オランダプラントを後景に用いたレイアウトの例

・ CO2の要求量は多目なので、少し強制添加した方が良いでしょう。ただ、CO2を多く生産する底床をもっていれば、別に添加しなくても大丈夫です。

・ 頂葉が縮れてしまう場合、原因の主なところでは、1つは上でも述べた炭酸硬度の急変です。少しの変化なら茎が曲がるぐらいですが、その変化の幅が大きいと頂葉が縮れてつぶれてしまいます。
 また、根からの栄養の吸収が滞った時にも縮れます。トリミングで茎の根っこがついた部分を切り取ってしまうと、このような現象が起き易いです。つまり、茎の真ん中でちょん切って上半分を元の場所に差す「差し戻し」と呼ばれるトリミングを行ったときです。
 このような葉頂が縮れる危険を回避したい場合は、茎の途中をつまんでそのまま茎を切らずにその茎の中間点を底床に突っ込む「折り込み法」(←私が勝手に命名)をお勧めします。

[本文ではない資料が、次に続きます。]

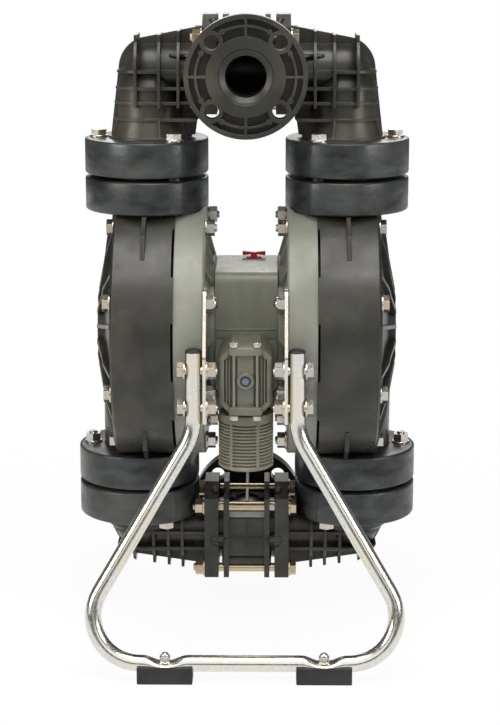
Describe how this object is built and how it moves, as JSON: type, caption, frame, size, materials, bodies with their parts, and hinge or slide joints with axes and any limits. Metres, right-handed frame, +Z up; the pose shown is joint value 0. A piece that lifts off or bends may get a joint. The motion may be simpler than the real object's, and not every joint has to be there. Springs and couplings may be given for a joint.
{
  "type": "air-operated double diaphragm pump",
  "caption": "Plastic double diaphragm pump with flanged manifolds above and below, a front air valve with muffler and a bent tube stand.",
  "frame": {"origin": "on the floor under the middle of the pump, between the stand's four feet", "axes": "+Z up, the discharge flange faces -Y, the suction flange faces +Y, the diaphragm shaft runs along X"},
  "size_m": [0.457, 0.572, 0.8215],
  "materials": {
    "black_plastic": "satin moulded",
    "ring_plastic": "satin moulded",
    "grey_plastic": "satin moulded",
    "body_grey": "satin moulded",
    "valve_grey": "satin moulded",
    "muffler_grey": "satin moulded",
    "valve_white": "turned",
    "diaphragm_rubber": "moulded",
    "seal_rubber": "moulded",
    "plate_metal": "cast",
    "shaft_steel": "ground",
    "tube_steel": "polished",
    "bolt_steel": "bright",
    "golden_steel": "zinc passivated",
    "plug_red": "moulded",
    "button_blue": "moulded"
  },
  "bodies": {
    "housing": {"air_cap_left": "grey_plastic", "air_cap_right": "grey_plastic", "air_valve_body": "valve_grey", "air_valve_cover": "valve_grey", "center_body": "body_grey", "diaphragm_left": "diaphragm_rubber", "diaphragm_right": "diaphragm_rubber", "discharge_cap_rings": "ring_plastic", "discharge_elbow_left": "black_plastic", "discharge_elbow_right": "black_plastic", "discharge_elbow_rings": "ring_plastic", "discharge_seat_left": "valve_white", "discharge_seat_right": "valve_white", "discharge_tee": "black_plastic", "fluid_cap_left": "black_plastic", "fluid_cap_right": "black_plastic", "foot_bolts": "bolt_steel", "foot_cap_nuts": "bolt_steel", "manifold_bolts": "golden_steel", "manifold_nuts": "golden_steel", "manifold_orings": "seal_rubber", "muffler": "muffler_grey", "plate_cap_nuts": "bolt_steel", "rim_bolts": "bolt_steel", "rim_nuts": "bolt_steel", "ring_bolts": "bolt_steel", "ring_nuts": "bolt_steel", "rubber_feet": "seal_rubber", "shaft_bushes": "valve_white", "stand_bolts": "bolt_steel", "stand_end_plugs": "seal_rubber", "stand_front": "tube_steel", "stand_nuts": "bolt_steel", "stand_plates": "tube_steel", "stand_rear": "tube_steel", "suction_cap_rings": "ring_plastic", "suction_elbow_left": "black_plastic", "suction_elbow_right": "black_plastic", "suction_elbow_rings": "ring_plastic", "suction_seat_left": "valve_white", "suction_seat_right": "valve_white", "suction_tee": "black_plastic", "valve_bolts": "bolt_steel"},
    "shaft": {"main_shaft": "shaft_steel", "inner_plate_left": "plate_metal", "inner_plate_right": "plate_metal", "outer_plate_left": "plate_metal", "outer_plate_right": "plate_metal"},
    "discharge_ball_l": {"discharge_ball_left": "valve_white"},
    "discharge_ball_r": {"discharge_ball_right": "valve_white"},
    "suction_ball_l": {"suction_ball_left": "valve_white"},
    "suction_ball_r": {"suction_ball_right": "valve_white"},
    "pilot": {"pilot_rod": "shaft_steel"},
    "valve_spool": {"spool": "shaft_steel"},
    "button": {"reset_button": "button_blue"},
    "inlet_plug": {"air_inlet_plug": "plug_red"}
  },
  "joints": [
    {"name": "shaft_stroke", "type": "slide", "parent": "housing", "child": "shaft", "axis": [1, 0, 0], "range_m": [-0.02, 0.02], "deforming": ["diaphragm_left", "diaphragm_right"]},
    {"name": "discharge_ball_lift_left", "type": "slide", "parent": "housing", "child": "discharge_ball_l", "axis": [0, 0, 1], "range_m": [0, 0.012]},
    {"name": "discharge_ball_lift_right", "type": "slide", "parent": "housing", "child": "discharge_ball_r", "axis": [0, 0, 1], "range_m": [0, 0.012]},
    {"name": "suction_ball_lift_left", "type": "slide", "parent": "housing", "child": "suction_ball_l", "axis": [0, 0, 1], "range_m": [0, 0.012]},
    {"name": "suction_ball_lift_right", "type": "slide", "parent": "housing", "child": "suction_ball_r", "axis": [0, 0, 1], "range_m": [0, 0.012]},
    {"name": "pilot_rod_slide", "type": "slide", "parent": "housing", "child": "pilot", "axis": [1, 0, 0], "range_m": [-0.004, 0.004]},
    {"name": "spool_slide", "type": "slide", "parent": "housing", "child": "valve_spool", "axis": [0, 0, 1], "range_m": [-0.004, 0.004]},
    {"name": "reset_button_push", "type": "slide", "parent": "housing", "child": "button", "axis": [0, 1, 0], "range_m": [0, 0.003], "stiffness_N_per_m": 400},
    {"name": "inlet_plug_pull", "type": "slide", "parent": "housing", "child": "inlet_plug", "axis": [0, 0, 1], "range_m": [0, 0.03]}
  ]
}
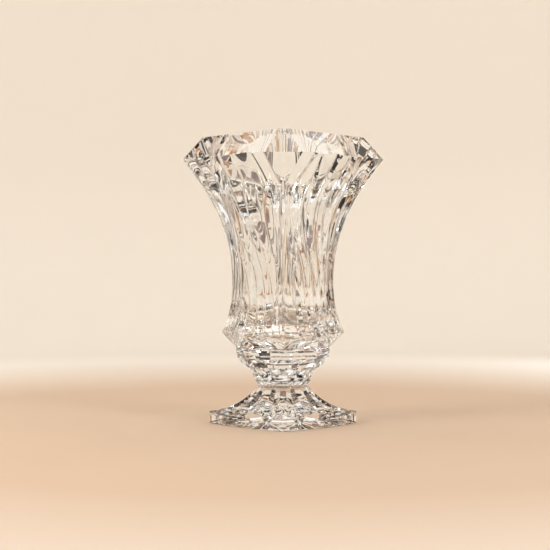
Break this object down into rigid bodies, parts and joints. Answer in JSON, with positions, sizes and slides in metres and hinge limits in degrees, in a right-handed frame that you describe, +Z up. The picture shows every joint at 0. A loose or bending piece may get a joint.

・ この草は、育てている水槽によって、茎の太さがまったく違ってくる場合があります。これは、主に底床中の窒素の量に左右されてのことです。もちろん窒素が多い方が太くなる傾向にあり、窒素が少ない水槽では細い茎になりがちです(とりあえずC-N比率のこととかは無視してくださいね)。
 太い茎の草体は脇芽をたくさん出すことができるので、草の先をハサミで切り落としておくと、盛んに脇芽を出し、上部にいくほど草体が広がった豪華な感じに仕上げることができます。センタープラントとして据えるときなどには、こちらの方が見映えします。
 逆に、茎を細く育てると繊細で華奢な感じがでます。したがって、ヨーロッパ風の幾何学模様のレイアウトで、その1区画をオランダプラントで埋めようとするときなどには、細くする育成方法が合っています。

・ このオランダプラントは、茎の下部から細かい根をたくさん出しがちです。赤玉土のような柔らかい土を底床にしているときには比較的根の数は少ないですが、それでもやはり出します。したがって、その点は「この草は茎から根を出す草だ」と割り切ってレイアウトを考えた方が賢明だと思います。
 具体的には、レイアウトの中景から後景に位置するように植え、根が出てくる茎の下部が他の草で隠れるようにしてやります。こうすると、見苦しい脇根も目立たず、かつ、少しぐらい茎が曲がって育っても、美しい頭の部分だけが顔をのぞかせてくれるので、全体としてレイアウトが綺麗にまとまるはずです。

<トリミング>

・ 上述のように、オランダプラントは脇芽を盛んに出します。
 したがってトリミングの方法は、上半分ぐらいを切り取ってその部分を植え直しても良いのですが、上半分は捨ててしまって下半分を抜かずに残しておくのも良いです。そこから脇芽が出て再び生長します。
 ただし、この場合、残した下側にちゃんと葉が残っていなくてはなりません。ほとんど葉が残っていない場合はなかなか新芽が生えてきません。

・ 上半分を残して植え直すと、その植え直された上半分の個体は茎が太く育つ傾向にあります。逆に、下半分の方を残すと、そこから出てくる脇芽の茎は太くなりづらいです。新芽が同時にたくさん出るので、栄養を取り合ってしまうのが原因の1つのようです。

・ したがってトリミングは、「どのような草体に仕上げたいか」によって、その方法を変えなくてはいけません。

・ 「茎の太い個体を作りたい」 → 切ったところの上側を再び植える(=差し戻し法)。また窒素肥料を十分に与える。

・ 「茎の太さよりも繁った感じの演出が優先」 → 上半分を取り去って下半分を残す(=ピンチカット法)。そうすると脇芽がたくさん出てくるので豪華な感じに仕上がる。

・ 「頂葉に縮れを起こさせたくない」 → 茎の途中をつまんで、そのまま茎を切らずに底床の中にに突っ込む(=折り込み法)。